The Nash Equilibrium

    • GraemeDR
      GraemeDR
      Bronze
      Joined: 19.01.2011 Posts: 156
      A little background to start, I'm a decent heads-up player, I can turn a profit from heads-up sitngos and do reasonably well in the heads up phase of tournaments when I get there. I don't play heads up cash as I haven't got the roll to deal with the variance swings entailed in heads up play when playing for stakes that make heads up worth playing.

      I have only just heard of the Nash Equilibrium in an article I read elsewhere, ive never came across it before and I've never used it.

      People who are familiar with it what are your thoughts on it? Just from a quick read over the article it seems too simplistic to work, and the theory only truly works if opponent is familiar with it also. In practice has anyone any experience if using it and what have you found when using it?

      Any thoughts about it all?
  • 5 replies
    • DeetM
      DeetM
      Bronze
      Joined: 12.01.2011 Posts: 41
      A Nash Equilibrium is a balance whereby it is impossible for either side of the equilibrium to improve their lot unilaterally. It has its upsides and downsides, e.g. if you're heads up at the end of a sitngo and have way more chips than the other guy, but the other guy is a heads up pro and you're not, you can use Nash to help your lead in chips win the day. Using Nash if you're behind isn't a great idea, though.

      Nash is the tip of the iceberg in balance as far as poker is concerned really. We're able to work out Nash equilibriums for certain situations but elsewhere we're just able to estimate what perfect balance is.
    • GraemeDR
      GraemeDR
      Bronze
      Joined: 19.01.2011 Posts: 156
      Thanks for your reply, that makes it sound like there is more than one. I didn't know this. The one I'm looking at assumes your heads up with relatively high blinds (eg end of a STT or MTT).

      It is a table with every starting hand combination, each hand has been assigned a number. If that number is equal to or greater than the amount of big blinds in the effective stack (ie short) at the table, then you shove from the small blind. It also has a calling table on the same principle.

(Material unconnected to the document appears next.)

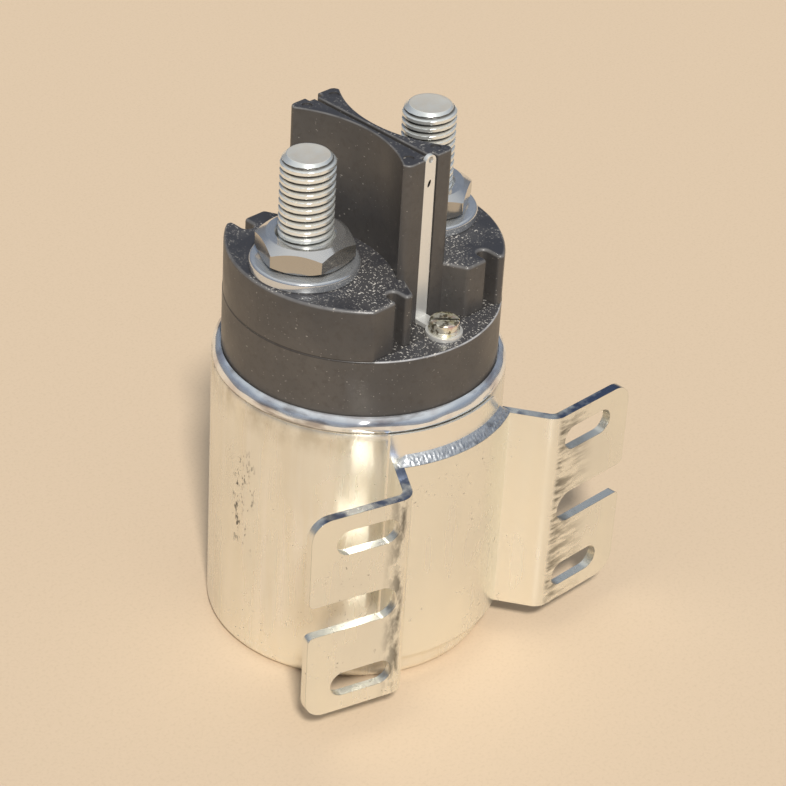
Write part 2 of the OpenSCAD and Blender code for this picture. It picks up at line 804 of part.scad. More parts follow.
// Push rod with the collar under the contact spring
module push_rod() {
  rod_z = plunger_top - rod_grip;
  color([0.80, 0.80, 0.78]) union() {
    disc_at(rod_z, rod_r, rod_top - rod_z);
    disc_at(collar_z, collar_d / 2, collar_t);
  }
}

// Retainer pressed on the rod, seat of the return spring
module rod_retainer() {
  color([0.75, 0.75, 0.72])
    ring_at(retainer_z, insulator_d / 2, rod_r + seat_gap, retainer_t);
}

// Copper bridge that joins the two stud heads
module contact_bridge() {
  end_r = bridge_w / 2;
  end_x = bridge_l / 2 - end_r;
  color([0.80, 0.47, 0.30]) difference() {
    union() {
      translate([-end_x, -end_r, bridge_z]) cube([2 * end_x, bridge_w, bridge_t]);
      for (s = [-1, 1]) translate([s * end_x, 0, 0]) disc_at(bridge_z, end_r, bridge_t);
    }
    disc_at(bridge_z - over, bush_r + seat_gap, bridge_t + 2 * over);
  }
}

// Flanged insulating bush through the bridge
module bridge_bush() {
  color([0.60, 0.25, 0.15]) difference() {
    union() {
      disc_at(bush_z, insulator_d / 2, insulator_t);
      disc_at(bush_z, bush_r, insulator_t + bridge_t);
    }
    disc_at(bush_z - over, rod_bore_r, bridge_t + insulator_t + 2 * over);
  }
}

// Insulating washer over the bridge
module bridge_washer() {
  color([0.62, 0.27, 0.17])
    ring_at(bridge_top, insulator_d / 2, rod_bore_r, insulator_t);
}

// Helical wire of a compression spring that fills the space between heights z0 and z1
module coil_spring(mean_r, wire, turns, z0, z1) {
  sides = 6;
  steps = 16 * turns;
  low = z0 + wire / 2 + seat_gap;
  high = z1 - wire / 2 - seat_gap;
  points = [for (i = [0:steps]) for (j = [0:sides - 1])
    let (t = i / steps, a = 360 * turns * t, b = 360 * j / sides, r = mean_r + wire / 2 * cos(b))
    [r * cos(a), r * sin(a), low + (high - low) * t + wire / 2 * sin(b)]];
  walls = [for (i = [0:steps - 1]) for (j = [0:sides - 1]) for (k = [0, 1])
    let (n = (j + 1) % sides, a = i * sides, b = (i + 1) * sides)
    k == 0 ? [a + j, b + j, b + n] : [a + j, b + n, a + n]];
  first = [for (j = [1:sides - 2]) [0, j, j + 1]];
  last = [for (j = [1:sides - 2]) [steps * sides, steps * sides + j + 1, steps * sides + j]];
  polyhedron(points = points, faces = concat(walls, first, last));
}

module return_spring() {
  color([0.70, 0.70, 0.68])
    coil_spring(spring_r, return_wire, return_turns, retainer_top, pocket_top);
}

module contact_spring() {
  color([0.70, 0.70, 0.68])
    coil_spring(spring_r, contact_wire, contact_turns, collar_top, bush_z);
}

can();
bracket();
bracket_pad();
bracket_weld();
cap();
cap_gasket();
yoke_plate();
bobbin();
coil_winding();
coil_tape();
guide_tube();
pole_core();
plunger_cushion();
coil_leads();
lead_grommets();
terminal_inserts();
terminal_screws();
terminal_blade();
terminal_washer();
stud_left();
stud_right();
stud_nuts();
stud_washers();
plunger();
push_rod();
rod_retainer();
contact_bridge();
bridge_bush();
bridge_washer();
return_spring();
contact_spring();
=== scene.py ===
"""Dressed model of the DC power relay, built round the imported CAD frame.

Meshes are made in millimetres and scaled to metres at the end, paints are written in metres. Every
mesh lies where the CAD says, with its object at the origin."""
import json
import math

import bmesh
import bpy
from mathutils import Matrix, Vector, noise

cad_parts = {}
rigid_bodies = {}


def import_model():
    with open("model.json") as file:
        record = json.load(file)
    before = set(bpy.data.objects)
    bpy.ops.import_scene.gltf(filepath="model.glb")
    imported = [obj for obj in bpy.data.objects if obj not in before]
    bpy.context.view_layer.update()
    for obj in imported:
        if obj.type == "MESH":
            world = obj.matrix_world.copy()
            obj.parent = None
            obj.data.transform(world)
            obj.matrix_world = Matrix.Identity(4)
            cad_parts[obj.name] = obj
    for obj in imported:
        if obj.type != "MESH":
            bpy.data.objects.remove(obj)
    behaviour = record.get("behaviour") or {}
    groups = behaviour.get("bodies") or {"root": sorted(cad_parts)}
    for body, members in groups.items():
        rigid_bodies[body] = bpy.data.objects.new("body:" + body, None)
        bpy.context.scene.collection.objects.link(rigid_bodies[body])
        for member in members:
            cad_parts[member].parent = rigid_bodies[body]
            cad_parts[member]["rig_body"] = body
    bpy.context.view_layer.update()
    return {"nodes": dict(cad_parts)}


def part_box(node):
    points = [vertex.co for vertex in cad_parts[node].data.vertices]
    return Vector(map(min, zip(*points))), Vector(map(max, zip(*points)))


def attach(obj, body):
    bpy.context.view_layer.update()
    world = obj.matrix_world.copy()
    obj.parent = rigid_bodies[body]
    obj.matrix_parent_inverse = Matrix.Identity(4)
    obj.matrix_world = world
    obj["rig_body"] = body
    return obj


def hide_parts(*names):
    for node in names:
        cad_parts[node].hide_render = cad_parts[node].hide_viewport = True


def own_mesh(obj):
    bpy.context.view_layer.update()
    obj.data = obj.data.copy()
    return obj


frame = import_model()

MM = 0.001
nodes = frame["nodes"]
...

      What I read didn't imply there a number of them, it said this table is the theory devised by mathematics John Nash. I was interested to see if anyone uses it and had any thoughts on it?
    • VorpalF2F
      VorpalF2F
      Super Moderator
      Super Moderator
      Joined: 02.09.2010 Posts: 8,910
      Moved to the Sit-N-Go board since the topic applies there.

      This site:
      http://www.holdemresources.net/h/web-calculators/nashicm.html

      has some good resources for Nash calculations
    • GraemeDR
      GraemeDR
      Bronze
      Joined: 19.01.2011 Posts: 156
      Thanks Vorpal, had a quick look at Thayer link looks good. Think that's my next theory session sorted, and then try and it to my game in practice. Already +$ consistently over last couple of months on full tilt and stars, hopefully this will improve figures further.

      Thanks
    • DeetM
      DeetM
      Bronze
      Joined: 12.01.2011 Posts: 41
      The concept of a Nash equilibrium was indeed "discovered" by John Nash, but there isn't just one, there are equilibriums everywhere - anywhere where 2 or more parties are trying to achieve something really. Sometimes they're desirable (like when you're playing hu against Phil Ivey with a chip lead) and some aren't.

      As you mention, the known Nash equilibrium points in push-shove poker change based on stack size. Similarly, there is a no doubt a Nash equilibrium for (n)bb multi-street poker, we just don't know it, yet.